— О да, арабская медицина, — произнес рыцарь. — Мы стали уважать ее — те, кто побывал в Святой земле.
— Вы с другом вместе там были? — Аделию заинтриговала разница в поведении двух рыцарей.
— В разное время, — ответил Джоселин. — Довольно странно, мы оба из Кембриджа, а встретились только после возвращения на родину. Восток огромен.
Судя по дорогим сапогам и тяжелому золотому кольцу на пальце, сэр Джоселин преуспел за время странствий на чужбине.
Аделия кивнула и пошла дальше, и только когда они с Мансуром отошли достаточно далеко, она вспомнила, что ей следовало поблагодарить рыцаря. Но через несколько секунд салернка напрочь забыла о сэре Джоселине и его опасном товарище.

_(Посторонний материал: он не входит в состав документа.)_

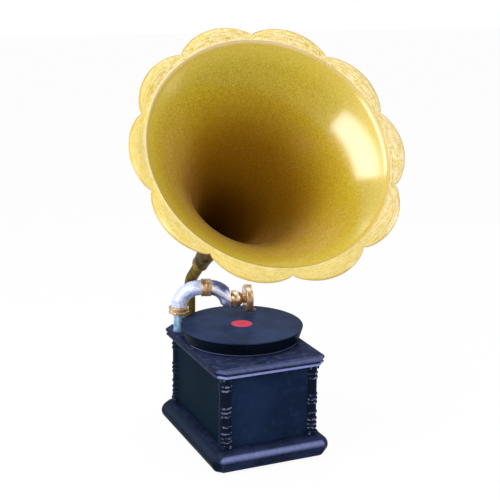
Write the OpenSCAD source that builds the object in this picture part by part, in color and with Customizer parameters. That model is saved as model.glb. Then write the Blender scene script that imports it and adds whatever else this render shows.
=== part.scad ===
// Horn gramophone with a square case, a swinging tonearm and a ten-petal horn.
// Millimetres, +Z up. The origin is the middle of the case's underside.
// X runs to the right, Y to the back, and the horn's mouth opens to the front.

/* [Case] */
// Width of the top board over its moulded edge
board_w = 235; // [232:1:250]
// Depth of the top board over its moulded edge
board_d = 310; // [308:1:325]
// Thickness of the top board
board_t = 17; // [16.5:0.5:20]
// Height of the panels between plinth and top board
panel_h = 147; // [144:1:170]
// Thickness of the panels
panel_t = 10; // [8:0.5:12]
// Distance between the corner columns' middles, side to side
column_span_x = 184; // [180:1:190]
// Distance between the corner columns' middles, front to back
column_span_y = 260; // [256:1:268]
// Radius of a corner column's plain shaft
column_r = 11.6; // [11:0.1:12]
// How far the bead rings stand out from the shaft
bead_out = 1.9; // [1:0.1:2.2]
// Height of the plinth's bull nose
plinth_h = 44; // [40:1:50]
// How far the plinth stands out past the columns' middles
plinth_out = 33; // [30:0.5:36]
// Length cut from each corner of the top board
board_cut = 18.5; // [14:0.5:20]
// Thickness of the bottom board
bottom_t = 9; // [6:0.5:12]

/* [Turntable] */
// Radius of the record
record_r = 125; // [120:1:126]
// Thickness of the record
record_t = 2.3; // [1.8:0.1:3]
// Radius of the record's label
label_r = 21.5; // [18:0.5:40]
// Radius of the turntable's foot
platter_foot_r = 117; // [112:1:119]
// Height of the turntable, foot to top
platter_h = 25.4; // [22:0.2:26]
// Thickness of the turntable's skirt and top
platter_wall = 6; // [4:0.5:8]
// Gap between the board and the turntable's foot
platter_gap = 2.5; // [2:0.5:4]
// Radius of the turntable's spindle at the record
spindle_r = 3.6; // [3.5:0.05:3.65]

/* [Tonearm] */
// Radius of the tonearm's tube
arm_r = 16; // [14:0.5:16.5]
// Wall of the tonearm's tube
arm_wall = 2; // [1:0.25:3]
// Height of the tube's middle at the top of the arch, above the base plane
arch_top = 302.5; // [300:0.5:302.5]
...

Аделия вновь превратилась в доктора, и все ее мысли занимал пациент.
Когда приор в прекрасном расположении духа вернулся в лагерь у дороги, то обнаружил, что женщина уже пришла и сидит у затухающего костра, а сарацин укладывает вещи в повозку и запрягает мулов.
Жоффре боялся встречи. Такой солидный и влиятельный человек, как он, лежал полуобнаженный, хныкающий от страха, перед этой женщиной, и в тот момент вся его солидность и влиятельность гроша медного не стоили.
Только чувство признательности и ясное понимание того, что без ее помощи он бы умер, удержали приора от малодушного бегства. Настоятель монастыря не мог уехать незаметно, не поговорив с ней.
Услышав шаги, Аделия подняла голову.
— Вы помочились?
— Да, — коротко ответил он.
— Без болей?
— Угу.
— Хорошо, — заключила она.
И тут приор вспомнил один случай. К воротам аббатства пришла нищенка, бродяжка, у которой начались схватки, и заведовавшему монастырским лазаретом брату Тео пришлось принимать роды. На следующее утро приор с братом Тео отправились навестить мать и новорожденное дитя. Жоффре гадал, кто из них испытывает больший стыд — женщина, явившая мужчине самые интимные органы, или монах, которому пришлось иметь с ними дело.
Ни один из них вообще не испытывал стыда. И никакого смущения. Они смотрели друг на друга с гордостью.
То же самое было и теперь. В сверкающих карих глазах, направленных на него, не было ни намека на похоть. Приор почувствовал себя боевым соратником Аделии — возможно, младшим по званию. Они вместе сражались против врага и победили.
Не меньше, чем за избавление от страданий, приор был благодарен доктору за это чувство. Он бросился к женщине и, целуя руку, прошептал:
— Puella mirabile, удивительная женщина.
Будь Аделия импульсивна, она бы непременно обняла приора. Она давно не занималась общей медицинской практикой и уже начала забывать, какое это невероятное удовольствие — видеть человека, излеченного твоими руками. Как бы там ни было, приора необходимо предупредить о возможном развитии болезни.